神戸にも同様で、彼らはマリノスほど緻密なスカウティングはないけれど、圧倒的な資金力があった。

当たり前ではありますが、リーグ優勝の条件は相対的なもの。モンドセレクションのように基準をクリアすれば必ず達成出来るものではないのです。(モンドセレクションごめん)

フランクに例えると、コートを着こなす人はオシャレだが、コートを着ている人がオシャレとは限らないということです。

つまり、例えば偽SBを正しく使いこなせば優勝に近づくが、優勝するためには偽SBを使わなければならないわけではないのです。

もし、使うだけで優勝なら単純な話みんなが使うし俺だって使う。

それにむしろ、こぞって偽SBを使うなら大外に速くて強い選手を置くチームが勝ち出す時代が来ることになるでしょう。

あくまで流行なだけであって勝利の方程式の正解をポジショナルプレーに限定するのはかなり勿体無い。

各クラブが共通して目指すべき方向性

クラブにはそれぞれ個性があります。

もし、個性がなくて悩んでいるクラブがいれば今ポジショナルプレーに取り組むのは真剣ならば応援するべきでしょう。間違いなく。

個人的な定義だが、ポジショナルプレーは、個の能力を最大限発揮するための仕組みと考えています。

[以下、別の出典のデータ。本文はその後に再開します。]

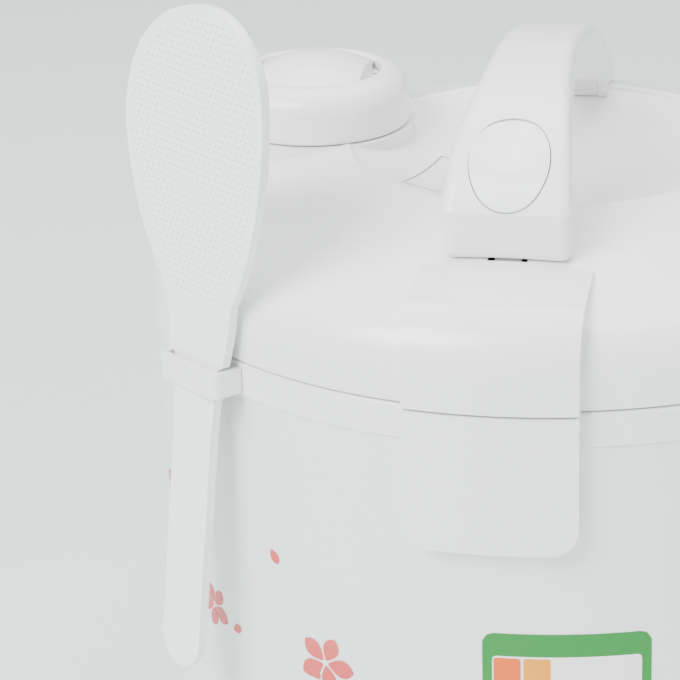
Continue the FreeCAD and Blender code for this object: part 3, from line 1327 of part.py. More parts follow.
def rice_paddle():
    """Paddle: upright blade, grip that leans outwards below the holder."""
    body = new_body("rice_paddle")
    half = S.paddle_thickness / 2
    bend = SEAM + 10
    tip = SEAM - S.paddle_tip
    lean = S.paddle_tip * tangent(S.grip_lean) + 10 * tangent(S.grip_lean)
    out = -S.paddle_out
    top = SEAM + S.paddle_top
    side = [(out - half, top), (out - half, bend), (out - lean - half, tip), (out - lean + half, tip),
            (out + half, bend), (out + half, top)]
    pad(body, "YZ_Plane", side, 120, symmetric=True)
    x = S.paddle_offset
    grip, neck = S.grip_half_width, S.neck_half_width
    right_arc, left_arc = S.blade_right - S.blade_crown, S.blade_left + S.blade_crown
    right_high, left_high, foot = top - right_arc, top - left_arc, SEAM + 19
    right_side = cap_radius(right_high - foot, S.blade_right - neck - 6)
    left_side = cap_radius(left_high - foot, S.blade_left - neck - 6)
    rest = SEAM - S.holder_drop + 0.7
    front = [
        (x - grip, tip + grip), (x + grip, tip + grip, grip), (x + grip, SEAM - 25), (x + neck, rest - 0.9),
        (x + neck + 2.2, rest + 0.5), (x + neck + 6, foot), (x + S.blade_right, right_high, right_side),
        (x + S.blade_crown, top, right_arc), (x - S.blade_left, left_high, left_arc),
        (x - neck - 6, foot, left_side), (x - neck - 2.2, rest + 0.5),
        (x - neck, rest - 0.9), (x - grip, SEAM - 25)]
    edge = rectangle(-90, 70, tip - 20, top + 20)
    pocket(body, "XZ_Plane", front, 400, frame=edge, symmetric=True)
    spatula_frame(body)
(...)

その意味では、どこでも導入して正解かもしれません。しかし、マンチェスターシティのようなサッカー=ポジショナルプレーと考えているのであれば話は変わってきます。

仕組みや個性丸ごと作り替えるほどの意気込みがあるなら別ですが、安易に流行っていると手を出すのは危険。

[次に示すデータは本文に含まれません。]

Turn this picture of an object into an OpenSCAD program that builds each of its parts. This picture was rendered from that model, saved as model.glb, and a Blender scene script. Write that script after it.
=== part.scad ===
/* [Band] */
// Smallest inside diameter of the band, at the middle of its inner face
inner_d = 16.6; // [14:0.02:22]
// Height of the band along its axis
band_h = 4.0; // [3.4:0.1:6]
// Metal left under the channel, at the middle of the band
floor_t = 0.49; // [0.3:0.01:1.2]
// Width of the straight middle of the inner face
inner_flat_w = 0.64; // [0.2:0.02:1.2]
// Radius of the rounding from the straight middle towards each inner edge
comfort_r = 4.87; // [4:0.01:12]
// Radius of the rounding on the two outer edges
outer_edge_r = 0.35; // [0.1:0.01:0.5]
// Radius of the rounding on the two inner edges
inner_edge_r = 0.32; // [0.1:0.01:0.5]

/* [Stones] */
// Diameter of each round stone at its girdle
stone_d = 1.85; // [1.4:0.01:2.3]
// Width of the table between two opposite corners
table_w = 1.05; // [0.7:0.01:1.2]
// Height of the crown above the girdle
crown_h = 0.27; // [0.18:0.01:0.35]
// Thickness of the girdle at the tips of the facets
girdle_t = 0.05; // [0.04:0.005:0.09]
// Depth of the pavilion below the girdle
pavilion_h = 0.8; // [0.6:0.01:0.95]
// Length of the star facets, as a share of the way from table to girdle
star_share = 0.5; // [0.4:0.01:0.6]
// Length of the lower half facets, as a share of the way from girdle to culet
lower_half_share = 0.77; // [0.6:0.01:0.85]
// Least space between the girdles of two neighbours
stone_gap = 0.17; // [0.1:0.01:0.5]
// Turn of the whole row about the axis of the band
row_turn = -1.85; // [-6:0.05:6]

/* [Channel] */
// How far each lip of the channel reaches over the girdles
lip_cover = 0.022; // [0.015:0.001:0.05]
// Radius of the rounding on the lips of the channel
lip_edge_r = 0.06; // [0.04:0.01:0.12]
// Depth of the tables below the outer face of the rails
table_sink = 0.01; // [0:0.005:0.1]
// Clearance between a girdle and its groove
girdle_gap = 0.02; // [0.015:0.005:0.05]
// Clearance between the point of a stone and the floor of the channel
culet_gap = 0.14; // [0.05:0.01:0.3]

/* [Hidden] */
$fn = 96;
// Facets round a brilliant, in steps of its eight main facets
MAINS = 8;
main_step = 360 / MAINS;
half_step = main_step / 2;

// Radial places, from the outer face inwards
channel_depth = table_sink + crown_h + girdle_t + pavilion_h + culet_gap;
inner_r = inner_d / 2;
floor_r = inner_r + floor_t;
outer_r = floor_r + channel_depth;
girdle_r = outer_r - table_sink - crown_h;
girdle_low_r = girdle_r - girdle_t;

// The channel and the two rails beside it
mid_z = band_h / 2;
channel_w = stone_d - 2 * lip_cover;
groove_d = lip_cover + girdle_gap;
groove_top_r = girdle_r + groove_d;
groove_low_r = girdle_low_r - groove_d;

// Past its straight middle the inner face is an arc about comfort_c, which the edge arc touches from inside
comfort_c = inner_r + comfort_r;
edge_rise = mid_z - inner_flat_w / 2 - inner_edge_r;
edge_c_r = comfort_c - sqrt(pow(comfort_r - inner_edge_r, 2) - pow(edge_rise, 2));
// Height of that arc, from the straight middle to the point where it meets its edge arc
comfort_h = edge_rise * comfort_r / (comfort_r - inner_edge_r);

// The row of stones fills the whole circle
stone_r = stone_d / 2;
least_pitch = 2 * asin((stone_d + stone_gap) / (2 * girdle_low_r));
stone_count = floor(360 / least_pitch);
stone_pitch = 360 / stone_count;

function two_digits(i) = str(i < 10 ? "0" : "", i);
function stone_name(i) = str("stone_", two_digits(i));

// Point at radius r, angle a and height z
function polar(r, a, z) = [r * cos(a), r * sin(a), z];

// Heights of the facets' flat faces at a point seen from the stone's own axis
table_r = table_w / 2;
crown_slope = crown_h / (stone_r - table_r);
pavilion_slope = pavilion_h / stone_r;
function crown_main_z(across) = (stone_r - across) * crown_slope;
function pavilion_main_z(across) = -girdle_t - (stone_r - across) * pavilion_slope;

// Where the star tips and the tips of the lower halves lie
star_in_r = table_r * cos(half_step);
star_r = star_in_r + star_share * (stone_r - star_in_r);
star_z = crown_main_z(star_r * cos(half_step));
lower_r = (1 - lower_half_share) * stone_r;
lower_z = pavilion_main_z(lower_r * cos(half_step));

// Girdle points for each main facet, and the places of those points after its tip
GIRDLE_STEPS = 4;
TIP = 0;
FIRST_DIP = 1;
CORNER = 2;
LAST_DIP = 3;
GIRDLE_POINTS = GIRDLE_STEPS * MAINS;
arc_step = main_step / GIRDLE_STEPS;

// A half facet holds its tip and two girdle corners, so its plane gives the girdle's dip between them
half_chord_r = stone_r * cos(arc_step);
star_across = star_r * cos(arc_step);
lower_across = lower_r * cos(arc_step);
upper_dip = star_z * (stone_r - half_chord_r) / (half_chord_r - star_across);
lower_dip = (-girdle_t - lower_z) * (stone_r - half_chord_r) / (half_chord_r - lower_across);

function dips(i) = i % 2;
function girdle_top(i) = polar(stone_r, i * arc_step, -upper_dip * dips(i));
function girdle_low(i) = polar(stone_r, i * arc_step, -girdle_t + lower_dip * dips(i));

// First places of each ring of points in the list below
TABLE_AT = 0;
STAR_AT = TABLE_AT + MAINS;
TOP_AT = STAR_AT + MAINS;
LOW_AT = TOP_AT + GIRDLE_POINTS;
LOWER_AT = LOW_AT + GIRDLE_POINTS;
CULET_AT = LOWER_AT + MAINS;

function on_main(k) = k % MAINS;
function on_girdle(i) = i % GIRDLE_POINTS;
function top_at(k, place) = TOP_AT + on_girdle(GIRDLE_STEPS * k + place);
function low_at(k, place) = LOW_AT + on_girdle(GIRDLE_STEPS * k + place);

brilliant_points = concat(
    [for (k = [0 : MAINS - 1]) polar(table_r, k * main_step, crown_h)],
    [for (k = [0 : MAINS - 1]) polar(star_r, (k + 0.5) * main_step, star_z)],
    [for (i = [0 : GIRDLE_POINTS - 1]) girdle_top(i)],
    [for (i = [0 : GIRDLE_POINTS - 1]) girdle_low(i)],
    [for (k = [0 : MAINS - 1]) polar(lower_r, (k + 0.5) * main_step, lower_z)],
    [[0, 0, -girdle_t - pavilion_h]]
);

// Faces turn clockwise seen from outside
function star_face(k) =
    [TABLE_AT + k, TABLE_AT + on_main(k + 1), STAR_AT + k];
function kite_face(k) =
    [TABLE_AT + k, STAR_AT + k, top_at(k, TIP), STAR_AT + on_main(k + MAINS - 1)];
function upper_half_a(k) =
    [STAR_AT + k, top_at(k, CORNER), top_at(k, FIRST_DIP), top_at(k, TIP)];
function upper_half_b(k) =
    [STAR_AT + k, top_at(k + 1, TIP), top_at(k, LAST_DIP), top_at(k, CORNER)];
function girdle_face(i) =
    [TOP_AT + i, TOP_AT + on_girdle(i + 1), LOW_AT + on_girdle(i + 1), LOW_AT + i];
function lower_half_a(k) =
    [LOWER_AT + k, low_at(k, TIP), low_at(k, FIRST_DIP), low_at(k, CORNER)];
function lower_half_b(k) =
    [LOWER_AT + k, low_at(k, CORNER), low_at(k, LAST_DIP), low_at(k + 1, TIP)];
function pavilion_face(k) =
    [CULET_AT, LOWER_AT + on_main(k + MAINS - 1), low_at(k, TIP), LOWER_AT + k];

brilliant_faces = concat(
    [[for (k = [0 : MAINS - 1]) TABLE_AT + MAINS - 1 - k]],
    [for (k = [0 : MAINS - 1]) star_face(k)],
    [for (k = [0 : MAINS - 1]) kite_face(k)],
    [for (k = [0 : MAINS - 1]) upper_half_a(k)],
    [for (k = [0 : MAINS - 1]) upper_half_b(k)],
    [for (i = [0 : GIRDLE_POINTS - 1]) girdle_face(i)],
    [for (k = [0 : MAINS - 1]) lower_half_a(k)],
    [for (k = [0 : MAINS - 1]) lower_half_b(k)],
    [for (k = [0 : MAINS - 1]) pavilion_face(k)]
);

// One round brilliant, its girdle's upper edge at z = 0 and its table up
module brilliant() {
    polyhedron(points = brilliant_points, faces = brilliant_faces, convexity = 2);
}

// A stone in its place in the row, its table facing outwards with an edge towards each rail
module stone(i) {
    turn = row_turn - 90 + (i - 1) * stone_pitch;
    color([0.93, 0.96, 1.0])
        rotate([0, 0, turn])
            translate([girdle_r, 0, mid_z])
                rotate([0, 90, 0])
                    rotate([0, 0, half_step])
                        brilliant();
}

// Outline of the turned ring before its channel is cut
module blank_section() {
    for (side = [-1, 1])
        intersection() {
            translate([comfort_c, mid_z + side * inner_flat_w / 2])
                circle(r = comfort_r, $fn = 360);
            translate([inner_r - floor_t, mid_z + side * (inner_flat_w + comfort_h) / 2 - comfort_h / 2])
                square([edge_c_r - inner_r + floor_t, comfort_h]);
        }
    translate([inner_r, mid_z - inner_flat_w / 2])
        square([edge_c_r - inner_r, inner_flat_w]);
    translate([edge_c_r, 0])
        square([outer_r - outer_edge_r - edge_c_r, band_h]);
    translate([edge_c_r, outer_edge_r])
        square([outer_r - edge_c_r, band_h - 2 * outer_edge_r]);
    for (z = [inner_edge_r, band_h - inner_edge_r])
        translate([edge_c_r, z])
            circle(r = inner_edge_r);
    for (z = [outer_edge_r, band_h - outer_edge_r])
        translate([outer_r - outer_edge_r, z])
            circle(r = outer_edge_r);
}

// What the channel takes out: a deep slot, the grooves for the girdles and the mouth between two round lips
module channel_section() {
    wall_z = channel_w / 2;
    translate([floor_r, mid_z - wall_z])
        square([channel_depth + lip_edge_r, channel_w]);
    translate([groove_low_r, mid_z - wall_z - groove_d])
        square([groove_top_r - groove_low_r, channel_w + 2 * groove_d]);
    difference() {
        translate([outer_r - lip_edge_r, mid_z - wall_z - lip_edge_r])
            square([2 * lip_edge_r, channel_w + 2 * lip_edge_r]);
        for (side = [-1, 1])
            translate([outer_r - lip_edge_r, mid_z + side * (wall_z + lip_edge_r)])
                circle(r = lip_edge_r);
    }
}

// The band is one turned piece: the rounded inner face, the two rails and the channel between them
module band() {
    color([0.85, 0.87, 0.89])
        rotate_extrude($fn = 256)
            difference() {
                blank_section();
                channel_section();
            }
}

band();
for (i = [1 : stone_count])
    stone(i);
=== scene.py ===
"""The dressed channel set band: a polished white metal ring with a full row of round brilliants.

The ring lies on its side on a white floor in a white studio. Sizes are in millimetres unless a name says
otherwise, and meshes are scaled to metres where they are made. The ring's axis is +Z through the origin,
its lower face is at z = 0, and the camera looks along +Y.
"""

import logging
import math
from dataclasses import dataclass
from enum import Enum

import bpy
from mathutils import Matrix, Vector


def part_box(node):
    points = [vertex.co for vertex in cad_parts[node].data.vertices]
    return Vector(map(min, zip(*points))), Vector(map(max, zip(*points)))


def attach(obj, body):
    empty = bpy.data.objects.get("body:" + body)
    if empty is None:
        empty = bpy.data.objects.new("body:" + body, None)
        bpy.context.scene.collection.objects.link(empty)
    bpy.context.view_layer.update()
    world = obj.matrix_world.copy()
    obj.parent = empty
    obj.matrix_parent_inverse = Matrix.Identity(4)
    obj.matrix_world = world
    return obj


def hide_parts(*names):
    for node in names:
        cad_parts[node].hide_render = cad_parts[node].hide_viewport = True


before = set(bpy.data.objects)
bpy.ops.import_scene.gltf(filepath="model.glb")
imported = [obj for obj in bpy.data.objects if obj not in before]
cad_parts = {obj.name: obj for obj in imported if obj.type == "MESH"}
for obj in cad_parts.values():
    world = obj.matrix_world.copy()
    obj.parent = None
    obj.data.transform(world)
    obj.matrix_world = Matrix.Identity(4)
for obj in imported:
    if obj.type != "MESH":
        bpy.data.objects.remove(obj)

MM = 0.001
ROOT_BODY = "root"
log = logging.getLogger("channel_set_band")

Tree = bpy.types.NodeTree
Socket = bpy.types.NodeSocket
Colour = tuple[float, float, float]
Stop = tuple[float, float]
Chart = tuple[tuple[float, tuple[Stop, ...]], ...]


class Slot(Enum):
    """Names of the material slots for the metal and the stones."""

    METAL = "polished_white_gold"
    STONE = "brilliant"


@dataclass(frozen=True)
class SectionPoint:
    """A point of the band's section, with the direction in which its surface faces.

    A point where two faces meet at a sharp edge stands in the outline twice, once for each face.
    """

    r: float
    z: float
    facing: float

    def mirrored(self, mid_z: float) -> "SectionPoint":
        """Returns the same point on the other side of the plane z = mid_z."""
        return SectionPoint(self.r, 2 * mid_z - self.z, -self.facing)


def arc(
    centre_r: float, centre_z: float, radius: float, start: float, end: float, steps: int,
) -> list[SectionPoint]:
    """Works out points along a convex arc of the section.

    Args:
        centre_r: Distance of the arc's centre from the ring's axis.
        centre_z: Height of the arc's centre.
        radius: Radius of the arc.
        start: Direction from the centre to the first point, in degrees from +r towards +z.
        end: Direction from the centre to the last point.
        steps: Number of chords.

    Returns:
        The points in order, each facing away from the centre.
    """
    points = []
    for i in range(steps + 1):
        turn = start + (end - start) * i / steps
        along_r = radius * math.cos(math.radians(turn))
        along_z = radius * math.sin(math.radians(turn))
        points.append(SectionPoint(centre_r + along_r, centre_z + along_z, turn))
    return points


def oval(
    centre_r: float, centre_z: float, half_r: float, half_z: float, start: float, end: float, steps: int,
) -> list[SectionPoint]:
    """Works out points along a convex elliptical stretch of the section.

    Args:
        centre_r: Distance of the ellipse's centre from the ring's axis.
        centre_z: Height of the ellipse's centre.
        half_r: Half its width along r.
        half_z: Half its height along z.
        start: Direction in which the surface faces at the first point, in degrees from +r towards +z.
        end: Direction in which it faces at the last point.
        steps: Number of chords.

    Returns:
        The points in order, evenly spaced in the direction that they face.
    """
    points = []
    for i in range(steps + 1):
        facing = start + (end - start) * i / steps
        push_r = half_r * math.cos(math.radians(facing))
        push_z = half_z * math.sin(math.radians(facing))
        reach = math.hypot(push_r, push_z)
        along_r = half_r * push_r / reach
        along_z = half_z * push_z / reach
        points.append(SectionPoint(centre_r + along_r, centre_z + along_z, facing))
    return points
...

特にJリーグクラブのような財力では、そんなに美味しいとこだけつまみ食いし続けるクラブ運営をするのは不可能と言って差し支えない。

その意味では、少し安直なチョイスに見える清水エスパルスの結果は注目してみると面白いかもしれません。

ニュースを鵜呑みにするのであれば、カウンターサッカーに疑問を持っているのに篠田さんと反町さんとクラモフスキーが同じテーブルに並ぶこと自体不自然でしょう。

最後に

ここまでの論調だと、「この人はポジショナルプレーに反対の人なんだ。」と思われるかもしれないので改めて念押ししますが、ポジショナルプレーは大好きです。

週末は、シティの試合で脳汁を垂らしている人間です。今年は少し物足りないですが。

それはさておき!
ただ、とりあえずポジショナルプレーやれば勝てるやろって言うのだけは腑に落ちないだけなんです。

自分達クラブが持つ武器がある中で、相手がある中で絶対的な正解を雑に決めてしまうのは少し投げやりだと思いませんか。

軸がしっかりした上でトレンドを取り入れるのが長続きするコツです。

ジャンルは変わりますが、歌舞伎の歴史なんかは象徴的だと思うので、興味がある方は調べてみてください。

何はともあれお読みいただきありがとうございました。

答えが用意されている、決まっているものにこんなに議論は起きない。